The third theme, the creation of innovative designs, elicited both excitement and concern. Participants demonstrated that contemporary generative tools can rapidly produce numerous massing options that optimize for seismic performance, passive cooling, daylight autonomy, material efficiency, and culturally relevant geometric patterns inspired by Persian gardens or wind catchers. Faculty members regarded this capability as a significant opportunity to address pressing challenges in Iran, such as earthquake resilience, extreme heat, water scarcity, and rapid urbanization. Conversely, many undergraduates reported feeling “overwhelmed” or “deskilled,” expressing apprehension that their role was shifting from authoring architecture to curating machine-generated output.
Acceleration of the design process, while objectively indisputable, produced the most polarized reactions. Tasks that once consumed days or weeks—energy modeling with Ladybug/Honeybee, structural pre-sizing, zoning compliance checks, or iterative form-finding—now take minutes or even seconds. Experienced users celebrated the liberation of cognitive bandwidth for higher-order conceptual and ethical concerns. Less experienced students worried that extreme speed would encourage superficial “generate-and-pick” workflows that bypass the slow, reflective maturation traditionally considered the heart of architectural thinking.

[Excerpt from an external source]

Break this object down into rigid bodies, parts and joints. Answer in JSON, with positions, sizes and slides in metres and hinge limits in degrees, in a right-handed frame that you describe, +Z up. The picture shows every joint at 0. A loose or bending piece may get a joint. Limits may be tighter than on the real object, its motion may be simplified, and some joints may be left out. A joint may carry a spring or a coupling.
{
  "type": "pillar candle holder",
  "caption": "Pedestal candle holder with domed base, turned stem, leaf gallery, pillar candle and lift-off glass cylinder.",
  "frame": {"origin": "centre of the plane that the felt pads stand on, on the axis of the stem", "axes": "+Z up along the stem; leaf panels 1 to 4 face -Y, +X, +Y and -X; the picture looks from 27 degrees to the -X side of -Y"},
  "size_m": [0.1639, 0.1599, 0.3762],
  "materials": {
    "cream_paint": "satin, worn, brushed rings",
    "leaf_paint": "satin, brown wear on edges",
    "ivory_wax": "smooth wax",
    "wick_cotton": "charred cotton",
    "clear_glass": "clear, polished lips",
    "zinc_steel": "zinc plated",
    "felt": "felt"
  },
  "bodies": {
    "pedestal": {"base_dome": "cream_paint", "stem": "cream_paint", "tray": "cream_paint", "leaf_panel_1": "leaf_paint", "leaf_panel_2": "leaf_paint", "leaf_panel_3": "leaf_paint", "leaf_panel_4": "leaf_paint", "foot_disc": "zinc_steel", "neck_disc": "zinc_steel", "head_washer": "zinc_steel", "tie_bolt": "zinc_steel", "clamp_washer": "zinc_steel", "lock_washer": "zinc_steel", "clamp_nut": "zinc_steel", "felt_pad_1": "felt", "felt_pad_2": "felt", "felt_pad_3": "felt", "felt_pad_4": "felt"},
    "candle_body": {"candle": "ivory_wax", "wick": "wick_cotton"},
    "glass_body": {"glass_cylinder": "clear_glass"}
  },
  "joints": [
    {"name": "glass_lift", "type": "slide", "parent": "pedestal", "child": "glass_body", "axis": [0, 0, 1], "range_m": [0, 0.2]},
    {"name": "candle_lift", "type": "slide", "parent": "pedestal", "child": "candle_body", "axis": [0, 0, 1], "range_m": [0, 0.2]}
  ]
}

The fifth theme, ethical and operational challenges, was ranked lowest in immediate perceived importance but generated the most in-depth and philosophically complex interview responses. Faculty members expressed concerns about the risk of “training selectors instead of authors” and cautioned that uncritical adoption could reduce architecture to mere prompting for engineering. Key issues included copyright and authorship of AI-generated images, cultural bias in predominantly Western training datasets, epistemic injustice toward local Iranian-Islamic knowledge systems, privacy concerns related to student work in cloud models, the ethics of using unauthorized software under sanctions, and broader questions about whether architecture can maintain its core values if machines begin to make judgments about beauty, dignity, or social justice. PhD students further critiqued the potential for long-term dependency on foreign black-box algorithms, raising concerns about the erosion of indigenous knowledge systems.

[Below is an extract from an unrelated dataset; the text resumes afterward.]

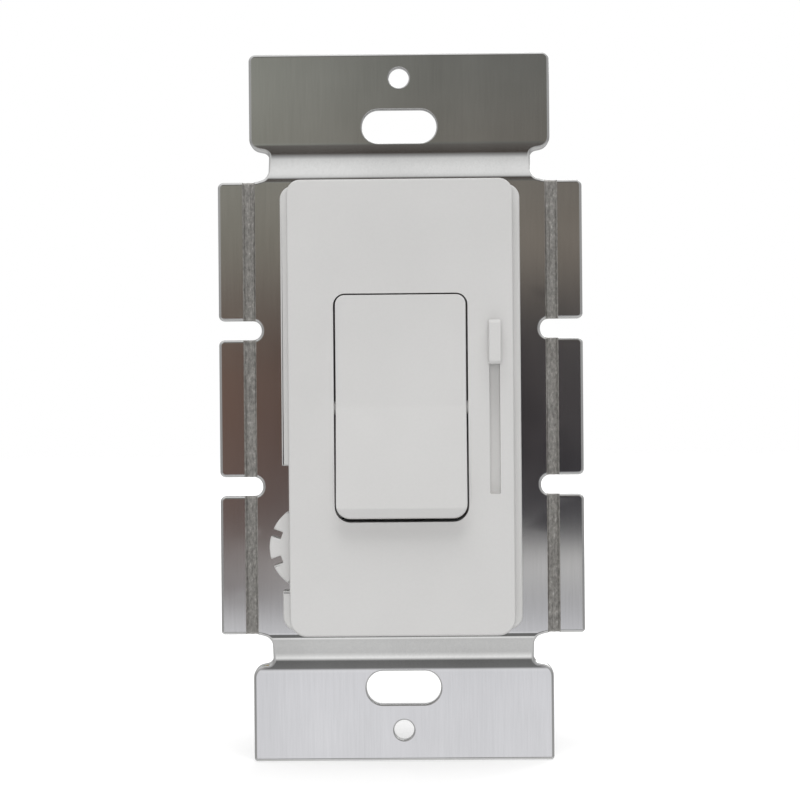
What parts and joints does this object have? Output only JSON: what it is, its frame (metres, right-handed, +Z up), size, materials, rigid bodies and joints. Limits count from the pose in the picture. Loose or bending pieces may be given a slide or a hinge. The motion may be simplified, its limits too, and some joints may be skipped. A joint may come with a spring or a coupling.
{
  "type": "slide dimmer switch",
  "caption": "Wall dimmer with rocker paddle, slide control and thumbwheel trim on a broad metal strap with break-off side fins.",
  "frame": {"origin": "on the wall plane, which is the back face of the strap's two ears, midway between the two mounting slots", "axes": "+Z up along the strap, +Y into the wall, so the controls face -Y and +X is to the user's right"},
  "size_m": [0.0536, 0.0392, 0.105],
  "materials": {
    "aluminium": "brushed sheet, vertical grain",
    "white_plastic": "moulded, fine satin",
    "black_plastic": "moulded, satin",
    "natural_nylon": "moulded nylon",
    "steel": "zinc plated",
    "brass": "plain brass",
    "copper": "copper alloy",
    "dark_screw": "blackened steel",
    "green_screw": "green dyed steel",
    "laminate": "glass fibre laminate with solder mask",
    "ferrite": "sintered ferrite",
    "red_epoxy": "dipped epoxy",
    "blue_case": "moulded case",
    "tan_body": "lacquered body",
    "pad_rubber": "silicone pad"
  },
  "bodies": {
    "frame": {"mounting_strap": "aluminium", "face_bezel": "white_plastic", "slide_pot_body": "steel", "trim_pot_body": "blue_case", "switch_base": "black_plastic", "contact_pivot_pin": "steel", "fixed_contact_upper": "brass", "fixed_contact_lower": "brass", "triac": "black_plastic", "triac_pad": "pad_rubber", "triac_screw": "steel", "circuit_board": "laminate", "choke_core": "ferrite", "choke_bobbin": "black_plastic", "choke_winding": "copper", "film_capacitor": "red_epoxy", "timing_capacitor": "blue_case", "trigger_diac": "blue_case", "bleed_resistor": "tan_body", "timing_resistor": "tan_body", "back_housing": "black_plastic", "case_screw_upper_left": "steel", "case_screw_upper_right": "steel", "case_screw_lower_left": "steel", "case_screw_lower_right": "steel", "terminal_plate_common": "brass", "terminal_plate_traveler_a": "brass", "terminal_plate_traveler_b": "brass", "terminal_screw_common": "dark_screw", "terminal_screw_traveler_a": "brass", "terminal_screw_traveler_b": "brass", "ground_bracket": "brass", "ground_screw": "green_screw"},
    "paddle": {"rocker_paddle": "white_plastic", "plunger_spring": "steel"},
    "plunger": {"plunger_pin": "natural_nylon"},
    "slider": {"slider_knob": "white_plastic", "slider_carrier": "white_plastic", "wiper_lever": "black_plastic"},
    "trim": {"trim_wheel": "white_plastic", "trim_pot_rotor": "natural_nylon"},
    "seesaw": {"contact_seesaw": "copper"}
  },
  "joints": [
    {"name": "rocker_pivot", "type": "hinge", "parent": "frame", "child": "paddle", "pos_m": [0, -0.0066, 0], "axis": [1, 0, 0], "range_deg": [0, 9.4]},
    {"name": "plunger_travel", "type": "slide", "parent": "paddle", "child": "plunger", "axis": [0, -0.9966, 0.0819], "range_m": [0, 0.0005], "stiffness_N_per_m": 20, "springref_m": -0.001, "deforming": ["plunger_spring"]},
    {"name": "slider_travel", "type": "slide", "parent": "frame", "child": "slider", "axis": [0, 0, -1], "range_m": [0, 0.0188]},
    {"name": "trim_turn", "type": "hinge", "parent": "frame", "child": "trim", "pos_m": [-0.013, -0.0048, -0.0204], "axis": [0, -1, 0], "range_deg": [-135, 135]},
    {"name": "contact_pivot", "type": "hinge", "parent": "frame", "child": "seesaw", "pos_m": [0, 0.0046, 0], "axis": [1, 0, 0], "range_deg": [-16, 0]}
  ],
  "couplings": [
    {"joint": "contact_pivot", "follows": "rocker_pivot", "ratio": -1.702}
  ]
}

These five themes, along with their 18 sub-themes and statistically significant differences among stakeholder groups, provided the empirical basis for the three-layered conceptual model “AI–Education–Architecture.”
The first layer, systematic introductory familiarization, is designed for undergraduate students and aims to address fear, misconceptions, and lack of knowledge from the outset. This layer includes short, intensive bootcamps, free or low-cost MOOCs (many available in Persian), hands-on laboratories using open-source or sanction-bypassable tools (such as Leonardo.Ai with a VPN, Stable Diffusion on local GPUs, and ComfyUI workflows), and exercises that teach students to interact with text-to-image and text-to-3D models. The primary pedagogical objective is to demystify AI, positioning it as a collaborator rather than an infallible authority.
The second layer, deep practical integration within digital design studios, is intended for master’s students and serves as the operational core of the model. In this phase, AI tools become essential partners in all studio projects. Grasshopper and Dynamo facilitate parametric exploration; Maket.ai, Veras, and ARCHITECTURES support rapid plan and massing generation; Cove, Sefaira, Ladybug, and other tools provide real-time environmental feedback; Autodesk Forma is used for site analysis; and BIM platforms (Revit, Speckle, Hypar) enable live interdisciplinary coordination. Instructors transition from traditional critics to “AI-literate mentors,” guiding students in prompt writing, critical evaluation of algorithmic suggestions, model retraining for cultural or contextual relevance, and assuming full moral and aesthetic responsibility for project outcomes.
The third layer, ongoing ethical, social, and research governance, is directed at faculty members and PhD candidates and serves as the ethical foundation of the system. This layer advocates for the immediate formation of departmental AI Ethics Committees, the development of binding codes for responsible use, the creation of locally fine-tuned models based on Persian architectural precedents, systematic research on mitigating cultural bias, longitudinal studies on creativity metrics before and after AI adoption, and policy advocacy for domestic GPU clusters, legal open-source repositories, and negotiated exceptions to sanctions for educational software. This governance ensures that technological integration is consistently accompanied by critical reflection.
The principal strength of the “AI–Education–Architecture” model is its three-layered integration—foundational training, professional application, and ethical-research oversight—tailored to Iran’s specific constraints, including sanctions and limited resources. This structure establishes a sustainable balance among technological innovation, human creativity, and practical implementation, while supporting ongoing evaluation and improvement.
The model integrates AI with situated learning, aims to address infrastructural gaps in Iran, and operates through three core components: educational, applied, and ethical.
Future research should examine AI’s impact on sustainable Iranian architecture, cultural challenges and resistance to change, level-specific curricula, and the long-term effects on the profession and society. The proposed model offers a clear framework for educating architects in the digital era while preserving human and cultural values.